Given request
Make an exact copy of the listing below.

Provided material
- - - - - - -

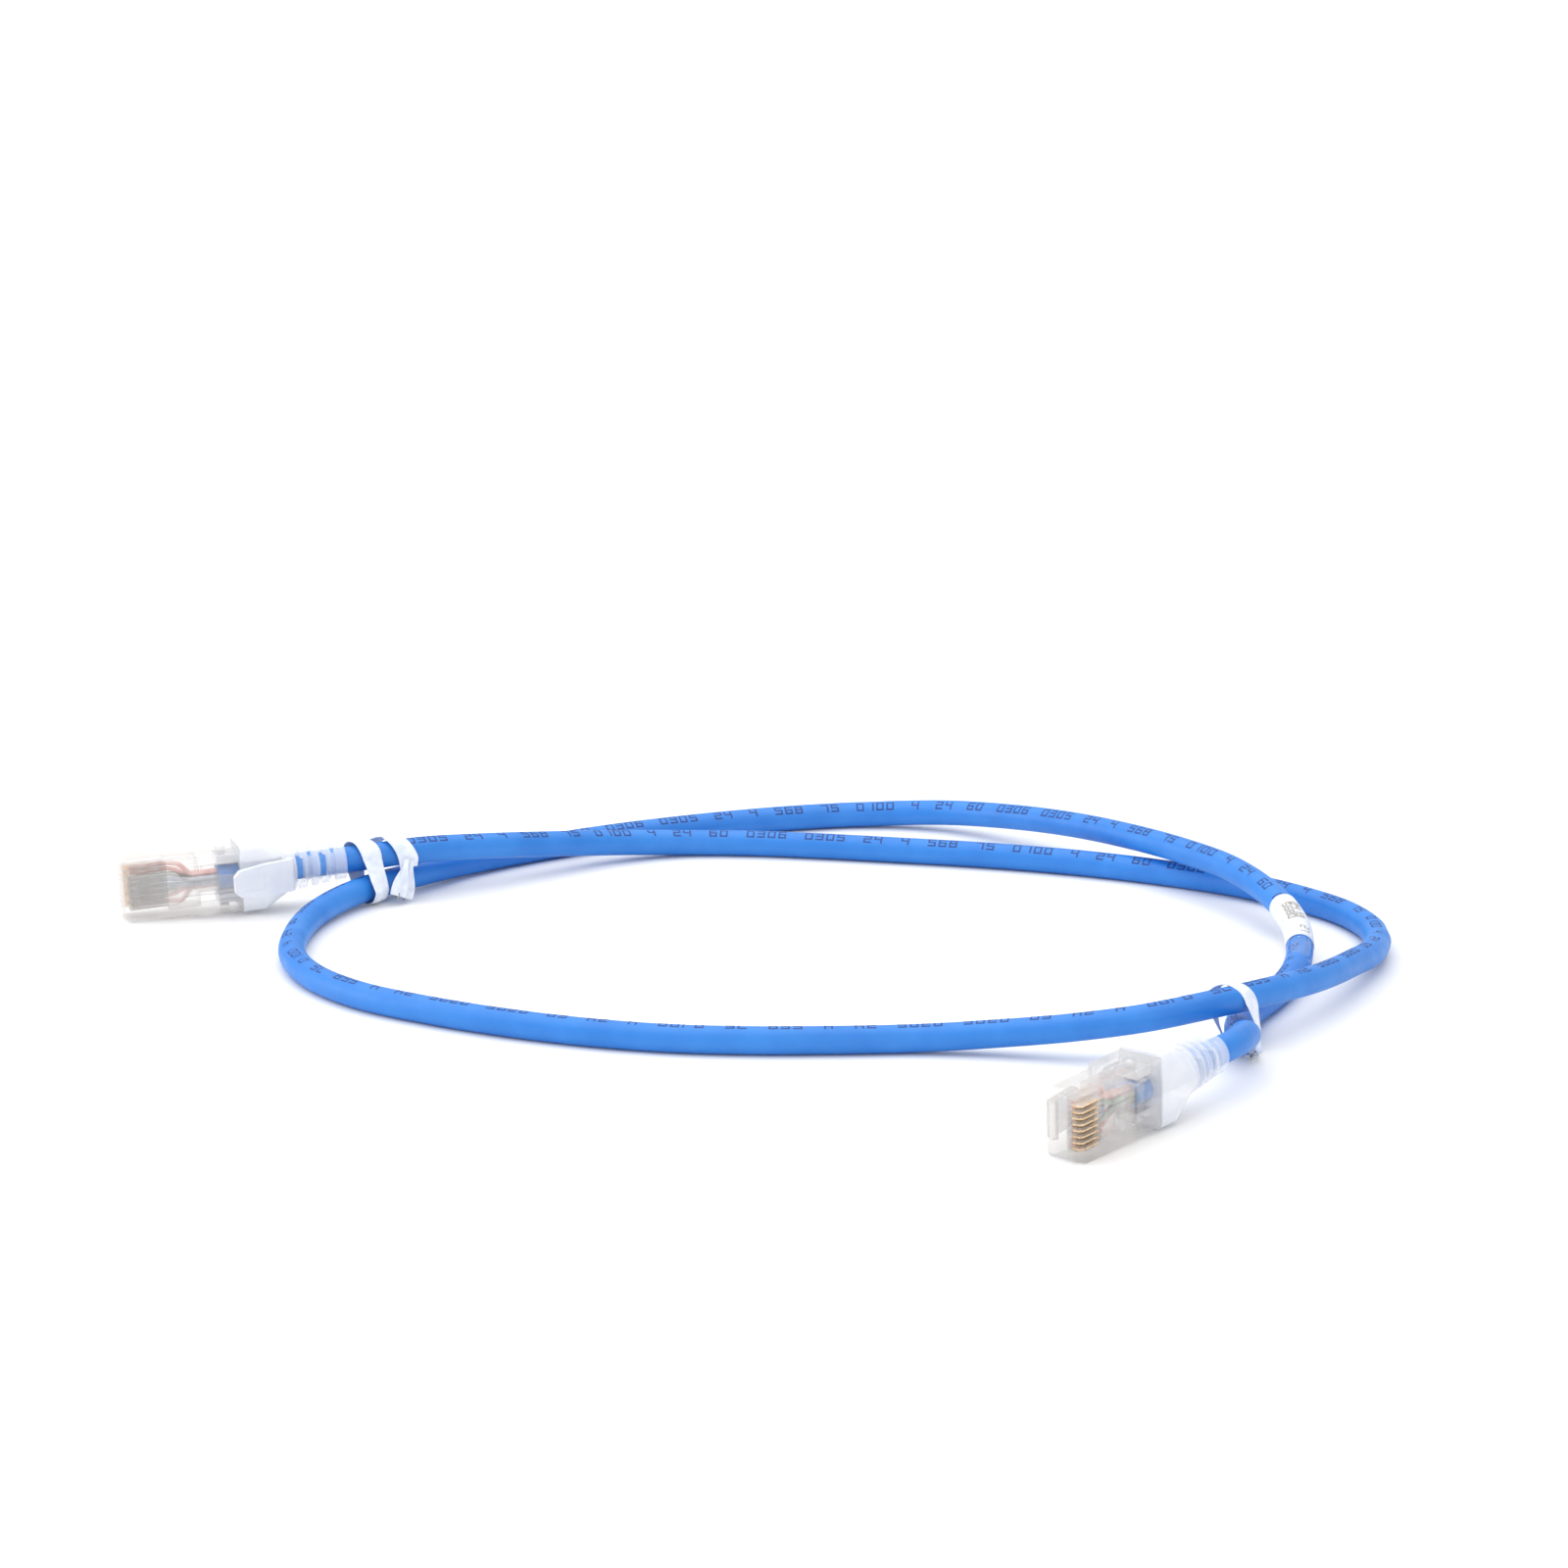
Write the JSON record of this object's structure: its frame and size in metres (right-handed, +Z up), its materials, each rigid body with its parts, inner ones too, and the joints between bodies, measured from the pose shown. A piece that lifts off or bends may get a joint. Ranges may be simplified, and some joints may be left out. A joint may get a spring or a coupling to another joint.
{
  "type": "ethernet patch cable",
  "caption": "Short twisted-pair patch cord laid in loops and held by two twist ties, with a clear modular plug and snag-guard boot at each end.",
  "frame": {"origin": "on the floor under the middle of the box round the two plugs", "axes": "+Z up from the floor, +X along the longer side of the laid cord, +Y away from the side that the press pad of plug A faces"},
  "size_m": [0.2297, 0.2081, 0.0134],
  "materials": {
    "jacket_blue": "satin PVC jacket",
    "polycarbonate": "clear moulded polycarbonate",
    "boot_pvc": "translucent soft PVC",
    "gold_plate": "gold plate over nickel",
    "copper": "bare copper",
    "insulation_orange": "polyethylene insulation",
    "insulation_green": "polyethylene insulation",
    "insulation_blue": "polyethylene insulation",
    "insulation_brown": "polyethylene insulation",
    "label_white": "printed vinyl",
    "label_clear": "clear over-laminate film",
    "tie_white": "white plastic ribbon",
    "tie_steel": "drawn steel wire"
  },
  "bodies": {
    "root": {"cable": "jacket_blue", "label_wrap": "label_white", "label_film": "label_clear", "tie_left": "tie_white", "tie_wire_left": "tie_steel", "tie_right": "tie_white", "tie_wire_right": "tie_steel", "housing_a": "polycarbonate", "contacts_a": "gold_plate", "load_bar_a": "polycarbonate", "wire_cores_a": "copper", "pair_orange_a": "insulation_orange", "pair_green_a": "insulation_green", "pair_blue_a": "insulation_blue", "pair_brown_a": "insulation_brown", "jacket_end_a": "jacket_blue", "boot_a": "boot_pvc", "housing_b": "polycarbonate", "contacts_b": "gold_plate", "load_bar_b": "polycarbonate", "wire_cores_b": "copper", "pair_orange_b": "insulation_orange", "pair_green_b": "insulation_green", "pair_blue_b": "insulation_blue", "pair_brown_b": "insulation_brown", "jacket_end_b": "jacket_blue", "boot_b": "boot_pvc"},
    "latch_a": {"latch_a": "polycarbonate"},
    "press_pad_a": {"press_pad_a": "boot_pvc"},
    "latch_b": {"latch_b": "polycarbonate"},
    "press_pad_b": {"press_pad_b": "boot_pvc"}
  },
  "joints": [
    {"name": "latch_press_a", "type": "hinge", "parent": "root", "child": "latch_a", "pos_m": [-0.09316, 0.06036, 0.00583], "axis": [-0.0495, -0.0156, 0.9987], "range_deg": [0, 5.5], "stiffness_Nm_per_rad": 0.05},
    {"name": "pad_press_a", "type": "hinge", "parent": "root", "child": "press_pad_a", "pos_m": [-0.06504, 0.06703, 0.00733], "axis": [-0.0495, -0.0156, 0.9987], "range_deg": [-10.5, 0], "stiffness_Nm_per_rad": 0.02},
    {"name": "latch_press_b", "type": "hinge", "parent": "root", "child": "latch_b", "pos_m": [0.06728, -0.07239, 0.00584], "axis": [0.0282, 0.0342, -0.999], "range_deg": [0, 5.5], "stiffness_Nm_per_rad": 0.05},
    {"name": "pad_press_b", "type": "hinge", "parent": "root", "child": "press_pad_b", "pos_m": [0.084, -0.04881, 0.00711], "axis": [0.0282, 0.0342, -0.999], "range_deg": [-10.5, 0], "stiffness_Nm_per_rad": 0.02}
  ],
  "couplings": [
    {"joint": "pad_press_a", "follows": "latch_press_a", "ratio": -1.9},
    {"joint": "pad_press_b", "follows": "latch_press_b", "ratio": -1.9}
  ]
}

- - - - - - -

Solution for this exercise
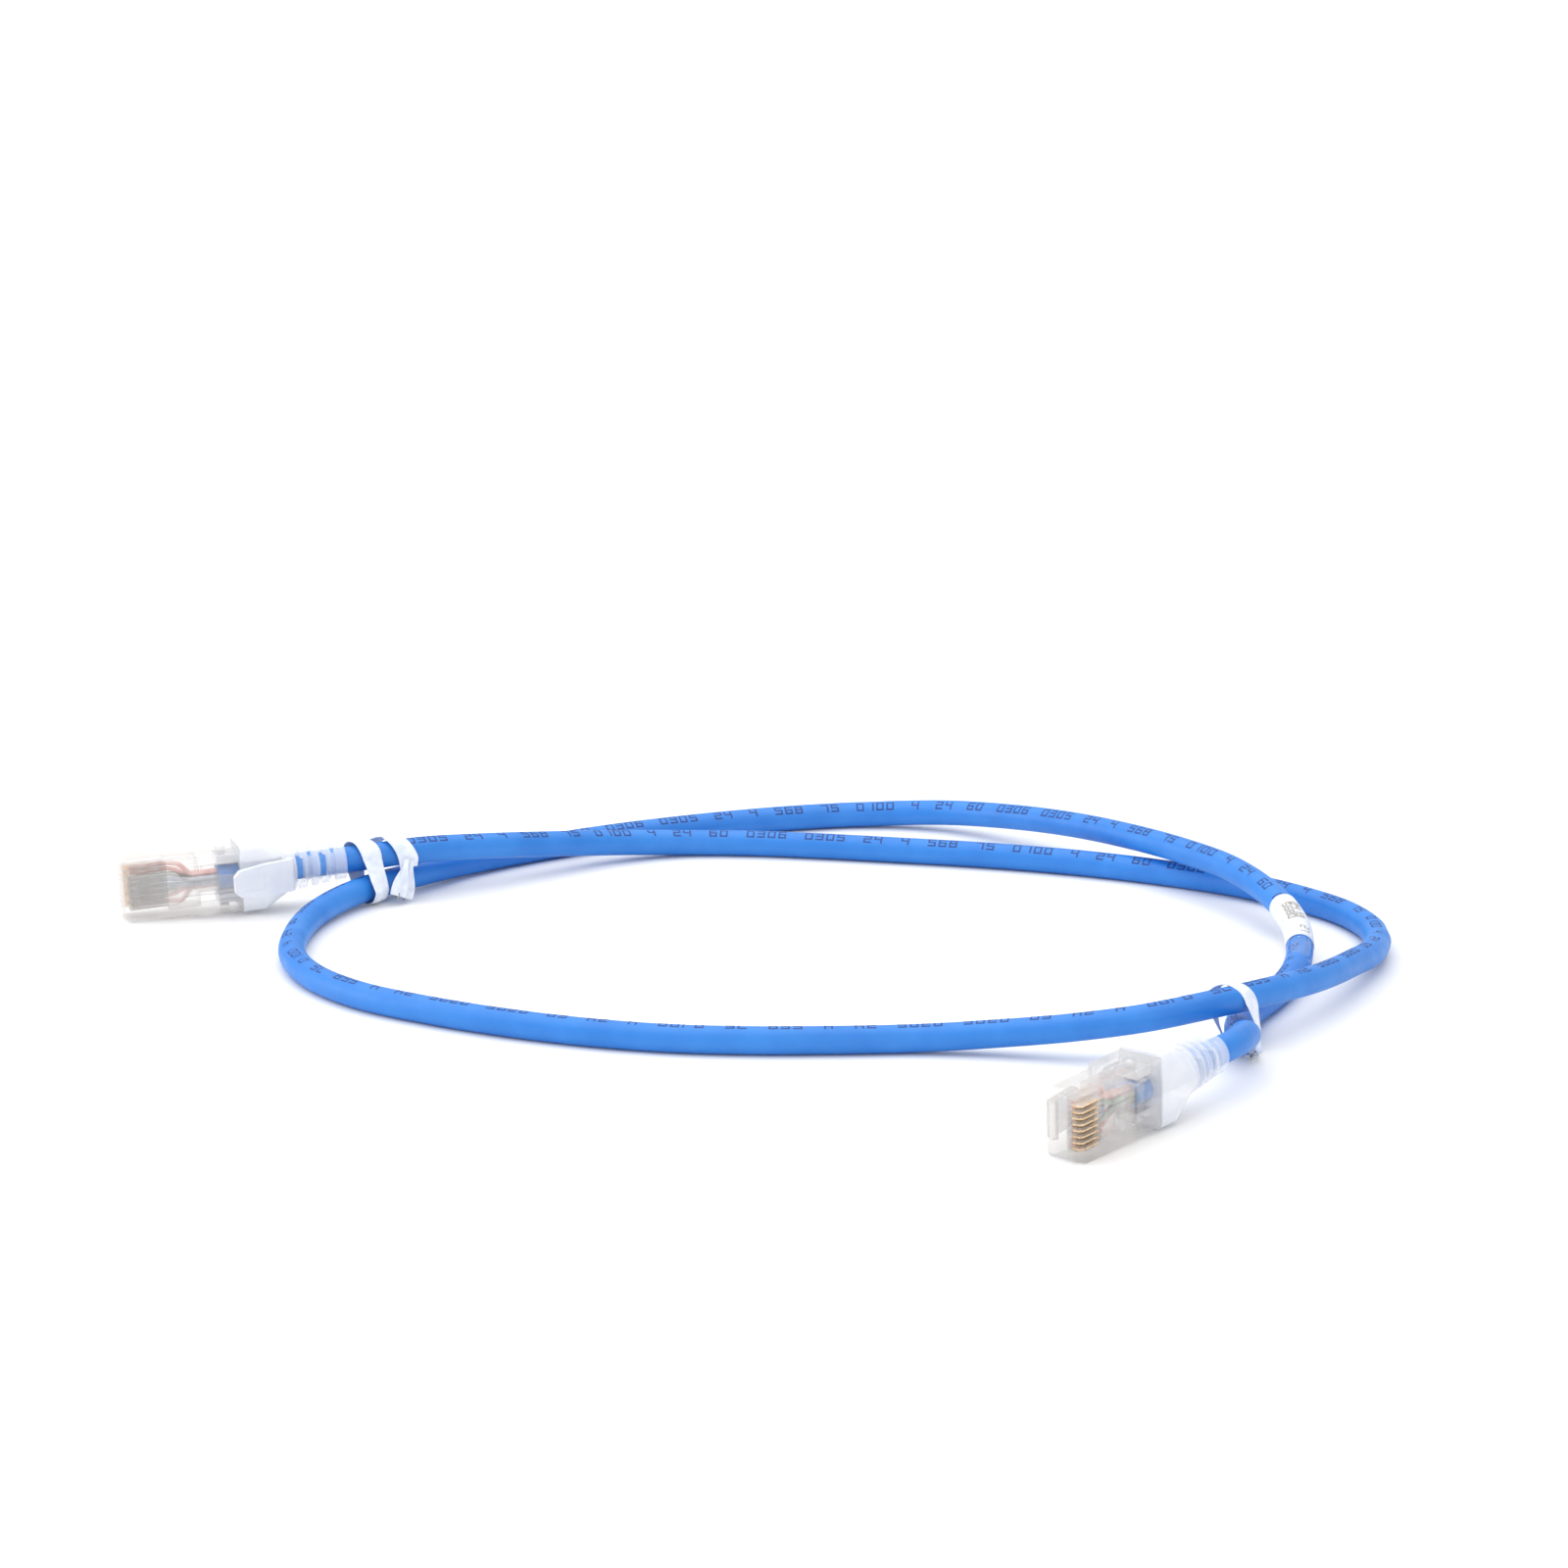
Write the JSON record of this object's structure: its frame and size in metres (right-handed, +Z up), its materials, each rigid body with its parts, inner ones too, and the joints between bodies, measured from the pose shown. A piece that lifts off or bends may get a joint. Ranges may be simplified, and some joints may be left out. A joint may get a spring or a coupling to another joint.
{
  "type": "ethernet patch cable",
  "caption": "Short twisted-pair patch cord laid in loops and held by two twist ties, with a clear modular plug and snag-guard boot at each end.",
  "frame": {"origin": "on the floor under the middle of the box round the two plugs", "axes": "+Z up from the floor, +X along the longer side of the laid cord, +Y away from the side that the press pad of plug A faces"},
  "size_m": [0.2297, 0.2081, 0.0134],
  "materials": {
    "jacket_blue": "satin PVC jacket",
    "polycarbonate": "clear moulded polycarbonate",
    "boot_pvc": "translucent soft PVC",
    "gold_plate": "gold plate over nickel",
    "copper": "bare copper",
    "insulation_orange": "polyethylene insulation",
    "insulation_green": "polyethylene insulation",
    "insulation_blue": "polyethylene insulation",
    "insulation_brown": "polyethylene insulation",
    "label_white": "printed vinyl",
    "label_clear": "clear over-laminate film",
    "tie_white": "white plastic ribbon",
    "tie_steel": "drawn steel wire"
  },
  "bodies": {
    "root": {"cable": "jacket_blue", "label_wrap": "label_white", "label_film": "label_clear", "tie_left": "tie_white", "tie_wire_left": "tie_steel", "tie_right": "tie_white", "tie_wire_right": "tie_steel", "housing_a": "polycarbonate", "contacts_a": "gold_plate", "load_bar_a": "polycarbonate", "wire_cores_a": "copper", "pair_orange_a": "insulation_orange", "pair_green_a": "insulation_green", "pair_blue_a": "insulation_blue", "pair_brown_a": "insulation_brown", "jacket_end_a": "jacket_blue", "boot_a": "boot_pvc", "housing_b": "polycarbonate", "contacts_b": "gold_plate", "load_bar_b": "polycarbonate", "wire_cores_b": "copper", "pair_orange_b": "insulation_orange", "pair_green_b": "insulation_green", "pair_blue_b": "insulation_blue", "pair_brown_b": "insulation_brown", "jacket_end_b": "jacket_blue", "boot_b": "boot_pvc"},
    "latch_a": {"latch_a": "polycarbonate"},
    "press_pad_a": {"press_pad_a": "boot_pvc"},
    "latch_b": {"latch_b": "polycarbonate"},
    "press_pad_b": {"press_pad_b": "boot_pvc"}
  },
  "joints": [
    {"name": "latch_press_a", "type": "hinge", "parent": "root", "child": "latch_a", "pos_m": [-0.09316, 0.06036, 0.00583], "axis": [-0.0495, -0.0156, 0.9987], "range_deg": [0, 5.5], "stiffness_Nm_per_rad": 0.05},
    {"name": "pad_press_a", "type": "hinge", "parent": "root", "child": "press_pad_a", "pos_m": [-0.06504, 0.06703, 0.00733], "axis": [-0.0495, -0.0156, 0.9987], "range_deg": [-10.5, 0], "stiffness_Nm_per_rad": 0.02},
    {"name": "latch_press_b", "type": "hinge", "parent": "root", "child": "latch_b", "pos_m": [0.06728, -0.07239, 0.00584], "axis": [0.0282, 0.0342, -0.999], "range_deg": [0, 5.5], "stiffness_Nm_per_rad": 0.05},
    {"name": "pad_press_b", "type": "hinge", "parent": "root", "child": "press_pad_b", "pos_m": [0.084, -0.04881, 0.00711], "axis": [0.0282, 0.0342, -0.999], "range_deg": [-10.5, 0], "stiffness_Nm_per_rad": 0.02}
  ],
  "couplings": [
    {"joint": "pad_press_a", "follows": "latch_press_a", "ratio": -1.9},
    {"joint": "pad_press_b", "follows": "latch_press_b", "ratio": -1.9}
  ]
}